Work to be completed:
Take the data below and repeat it exactly.

Start of Data

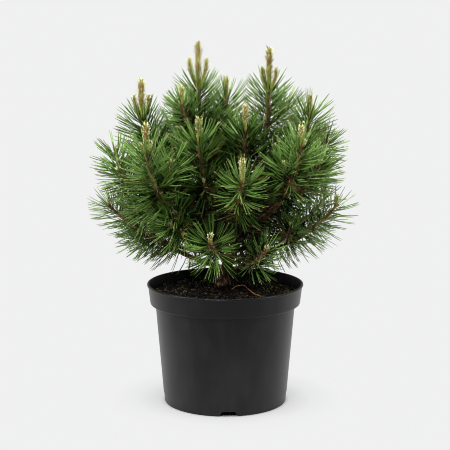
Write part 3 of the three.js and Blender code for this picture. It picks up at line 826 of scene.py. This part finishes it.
# -------------------------------------------------------------- side twigs
# Short side twigs leave the shoots where older needles begin, at golden turns
# round the stem, and reach for the light. Thin dead twigs, bare of needles,
# are left on the boughs inside the crown, their very dark colour partly a
# painted shade.

GOLDEN_TURN = math.pi * (3 - math.sqrt(5))
TWIG_SPACING = 0.024
TWIG_START = 0.58
TWIG_LENGTHS = (0.026, 0.046)
TWIG_RADIUS = 0.0017
TWIG_RINGS = 10
TWIG_SIDES = 8
TWIG_SEED = 7
BARE_TWIGS = 200
BARE_LENGTHS = (0.025, 0.065)
BARE_RADII = (0.0014, 0.0006)
BARE_SIDES = 6
BARE_REACH = 0.115
BARE_HEIGHTS = (0.225, 0.39)
# Dead twigs: a dark brown of their own, made darker still as painted shade inside the crown.
DEAD_TWIG_IN_SHADE = (0.030, 0.019, 0.010)
twigs = []


def side_on(directions, turn):
    """Directions square to the given ones, each at its own turn round them."""
    upright = np.abs(directions[..., 2:]) > 0.85
    across = unit(np.cross(directions, np.where(upright, (1.0, 0, 0), (0, 0, 1.0))))
    return across * np.cos(turn) + np.cross(directions, across) * np.sin(turn)


twig_wood = bmesh.new()
for number, (name, part) in enumerate(shoots.items()):
    chance = np.random.default_rng((TWIG_SEED, number))
    reach = lengths_along(paths[name])[-1]
    turn = chance.uniform(0, 6)
    for place in range(part["twigs"]):
        turn += GOLDEN_TURN
        back = part["clothed"] * TWIG_START + place * TWIG_SPACING + chance.normal(scale=0.003)
        foot, heading = stations(paths[name], max(reach - back, reach * 0.15))
        away = side_on(heading, turn)
        length = chance.uniform(*TWIG_LENGTHS)
        tip = foot + unit(heading * 0.75 + away + (0, 0, 0.25)) * length
        path = grown(foot, tip, heading + (0, 0, 0.8) + away * 0.4)
        twigs.append((name, path, back))
        radii = np.linspace(TWIG_RADIUS, TWIG_RADIUS * 0.75, TWIG_RINGS)
        swept(twig_wood, path[::STEM_STEPS // TWIG_RINGS], radii, TWIG_SIDES)
for number in range(BARE_TWIGS):
    chance = np.random.default_rng((TWIG_SEED, 100 + number))
    name = chance.choice([name for name, part in shoots.items() if not part["bare"]])
    reach = lengths_along(paths[name])[-1]
    foot, heading = stations(paths[name], reach * chance.uniform(0.06, 0.6))
    side = unit(np.cross(heading, chance.normal(size=3)))
    length = chance.uniform(*BARE_LENGTHS)
    tip = foot + unit(heading * 0.6 + side + (0, 0, 0.3)) * length
    if math.hypot(tip[0], tip[1]) > BARE_REACH or not BARE_HEIGHTS[0] < tip[2] < BARE_HEIGHTS[1]:
        continue
    path = grown(foot, tip, heading + side * chance.uniform(-0.6, 0.8) + (0, 0, 0.4))
    radii = np.linspace(*BARE_RADII, TWIG_RINGS)
    swept(twig_wood, path[::STEM_STEPS // TWIG_RINGS], radii, BARE_SIDES, slot=1)
barked(twig_wood, 0.5)
dead_shaded_bark = plain("dead_shaded_bark", DEAD_TWIG_IN_SHADE, 0.85, 900, 0.1)
twig_piece = finished("twig_bark", twig_wood, [bark, dead_shaded_bark], crease=70)


# -------------------------------------------------------------- the needles
# Stiff needles in pairs, each pair out of one short papery sheath. The youngest
# point forward round the shoot's end, older ones stand out and hang a little.

NEEDLE_LENGTH = 0.0425
NEEDLE_SEED = 11
NEEDLE_HALF_WIDTH = 0.00078
PAIRS_PER_METRE = 1400
TWIG_PAIRS_PER_METRE = 980
OLD_STRETCH = 0.012
SHOOT_SKIN = 0.0020
TWIG_SKIN = 0.0014
SHEATH_LENGTH = 0.0032
SHEATH_RADIUS = 0.00075
SHEATH_TONES = {"brown": (0.10, 0.050, 0.025), "tan": (0.20, 0.115, 0.055), "pale": (0.33, 0.30, 0.20)}
SHEATH_SHARES = (0.45, 0.35, 0.2)
# Greens from pale to darkest, then old brown. The darker ones are mostly painted shade: for needles deep in
# the crown, far back on the stem, at each needle's foot and on duller sides. Their gloss falls with them.
GREENS = ((0.178, 0.312, 0.070), (0.130, 0.238, 0.044), (0.092, 0.182, 0.029), (0.051, 0.112, 0.0140),
          (0.018, 0.043, 0.0050), (0.006, 0.015, 0.0018), (0.0022, 0.0052, 0.0008), (0.078, 0.072, 0.014))
GREEN_GLOSS = (0.34, 0.30, 0.24, 0.14, 0.08, 0.04, 0.02, 0.2)
TIP_COLOR = (0.34, 0.35, 0.16)
# Pale tips only on needles of the paler shades, so needles in painted shade get none.
TIPPED_SHADE = 2
TIP_SLOT = len(GREENS)
OLD_SLOT = len(GREENS) - 1
NEEDLE_RINGS = ((0.34, 1.0), (0.68, 0.98), (0.91, 0.66))
NEEDLE_FLATNESS = 0.75
# Painted light on each needle: the lit side one shade paler as a painted highlight, the foot third two shades
# darker as painted shade.
DULL_SIDE, LIT_SIDE, POINT, FOOT = range(4)
SHADE_SHIFTS = (0, -1, 0, 2)
TURN_SPREAD = 0.3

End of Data

Task answer:
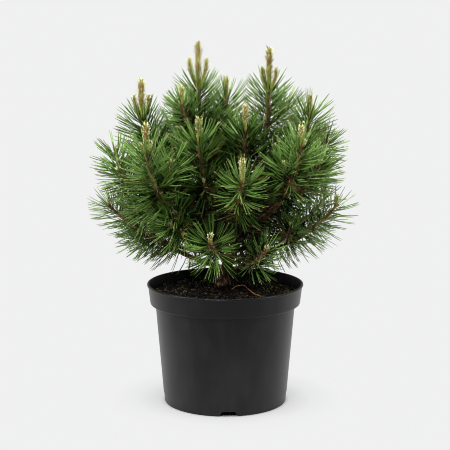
Write part 3 of the three.js and Blender code for this picture. It picks up at line 826 of scene.py. This part finishes it.
# -------------------------------------------------------------- side twigs
# Short side twigs leave the shoots where older needles begin, at golden turns
# round the stem, and reach for the light. Thin dead twigs, bare of needles,
# are left on the boughs inside the crown, their very dark colour partly a
# painted shade.

GOLDEN_TURN = math.pi * (3 - math.sqrt(5))
TWIG_SPACING = 0.024
TWIG_START = 0.58
TWIG_LENGTHS = (0.026, 0.046)
TWIG_RADIUS = 0.0017
TWIG_RINGS = 10
TWIG_SIDES = 8
TWIG_SEED = 7
BARE_TWIGS = 200
BARE_LENGTHS = (0.025, 0.065)
BARE_RADII = (0.0014, 0.0006)
BARE_SIDES = 6
BARE_REACH = 0.115
BARE_HEIGHTS = (0.225, 0.39)
# Dead twigs: a dark brown of their own, made darker still as painted shade inside the crown.
DEAD_TWIG_IN_SHADE = (0.030, 0.019, 0.010)
twigs = []


def side_on(directions, turn):
    """Directions square to the given ones, each at its own turn round them."""
    upright = np.abs(directions[..., 2:]) > 0.85
    across = unit(np.cross(directions, np.where(upright, (1.0, 0, 0), (0, 0, 1.0))))
    return across * np.cos(turn) + np.cross(directions, across) * np.sin(turn)


twig_wood = bmesh.new()
for number, (name, part) in enumerate(shoots.items()):
    chance = np.random.default_rng((TWIG_SEED, number))
    reach = lengths_along(paths[name])[-1]
    turn = chance.uniform(0, 6)
    for place in range(part["twigs"]):
        turn += GOLDEN_TURN
        back = part["clothed"] * TWIG_START + place * TWIG_SPACING + chance.normal(scale=0.003)
        foot, heading = stations(paths[name], max(reach - back, reach * 0.15))
        away = side_on(heading, turn)
        length = chance.uniform(*TWIG_LENGTHS)
        tip = foot + unit(heading * 0.75 + away + (0, 0, 0.25)) * length
        path = grown(foot, tip, heading + (0, 0, 0.8) + away * 0.4)
        twigs.append((name, path, back))
        radii = np.linspace(TWIG_RADIUS, TWIG_RADIUS * 0.75, TWIG_RINGS)
        swept(twig_wood, path[::STEM_STEPS // TWIG_RINGS], radii, TWIG_SIDES)
for number in range(BARE_TWIGS):
    chance = np.random.default_rng((TWIG_SEED, 100 + number))
    name = chance.choice([name for name, part in shoots.items() if not part["bare"]])
    reach = lengths_along(paths[name])[-1]
    foot, heading = stations(paths[name], reach * chance.uniform(0.06, 0.6))
    side = unit(np.cross(heading, chance.normal(size=3)))
    length = chance.uniform(*BARE_LENGTHS)
    tip = foot + unit(heading * 0.6 + side + (0, 0, 0.3)) * length
    if math.hypot(tip[0], tip[1]) > BARE_REACH or not BARE_HEIGHTS[0] < tip[2] < BARE_HEIGHTS[1]:
        continue
    path = grown(foot, tip, heading + side * chance.uniform(-0.6, 0.8) + (0, 0, 0.4))
    radii = np.linspace(*BARE_RADII, TWIG_RINGS)
    swept(twig_wood, path[::STEM_STEPS // TWIG_RINGS], radii, BARE_SIDES, slot=1)
barked(twig_wood, 0.5)
dead_shaded_bark = plain("dead_shaded_bark", DEAD_TWIG_IN_SHADE, 0.85, 900, 0.1)
twig_piece = finished("twig_bark", twig_wood, [bark, dead_shaded_bark], crease=70)


# -------------------------------------------------------------- the needles
# Stiff needles in pairs, each pair out of one short papery sheath. The youngest
# point forward round the shoot's end, older ones stand out and hang a little.

NEEDLE_LENGTH = 0.0425
NEEDLE_SEED = 11
NEEDLE_HALF_WIDTH = 0.00078
PAIRS_PER_METRE = 1400
TWIG_PAIRS_PER_METRE = 980
OLD_STRETCH = 0.012
SHOOT_SKIN = 0.0020
TWIG_SKIN = 0.0014
SHEATH_LENGTH = 0.0032
SHEATH_RADIUS = 0.00075
SHEATH_TONES = {"brown": (0.10, 0.050, 0.025), "tan": (0.20, 0.115, 0.055), "pale": (0.33, 0.30, 0.20)}
SHEATH_SHARES = (0.45, 0.35, 0.2)
# Greens from pale to darkest, then old brown. The darker ones are mostly painted shade: for needles deep in
# the crown, far back on the stem, at each needle's foot and on duller sides. Their gloss falls with them.
GREENS = ((0.178, 0.312, 0.070), (0.130, 0.238, 0.044), (0.092, 0.182, 0.029), (0.051, 0.112, 0.0140),
          (0.018, 0.043, 0.0050), (0.006, 0.015, 0.0018), (0.0022, 0.0052, 0.0008), (0.078, 0.072, 0.014))
GREEN_GLOSS = (0.34, 0.30, 0.24, 0.14, 0.08, 0.04, 0.02, 0.2)
TIP_COLOR = (0.34, 0.35, 0.16)
# Pale tips only on needles of the paler shades, so needles in painted shade get none.
TIPPED_SHADE = 2
TIP_SLOT = len(GREENS)
OLD_SLOT = len(GREENS) - 1
NEEDLE_RINGS = ((0.34, 1.0), (0.68, 0.98), (0.91, 0.66))
NEEDLE_FLATNESS = 0.75
# Painted light on each needle: the lit side one shade paler as a painted highlight, the foot third two shades
# darker as painted shade.
DULL_SIDE, LIT_SIDE, POINT, FOOT = range(4)
SHADE_SHIFTS = (0, -1, 0, 2)
TURN_SPREAD = 0.3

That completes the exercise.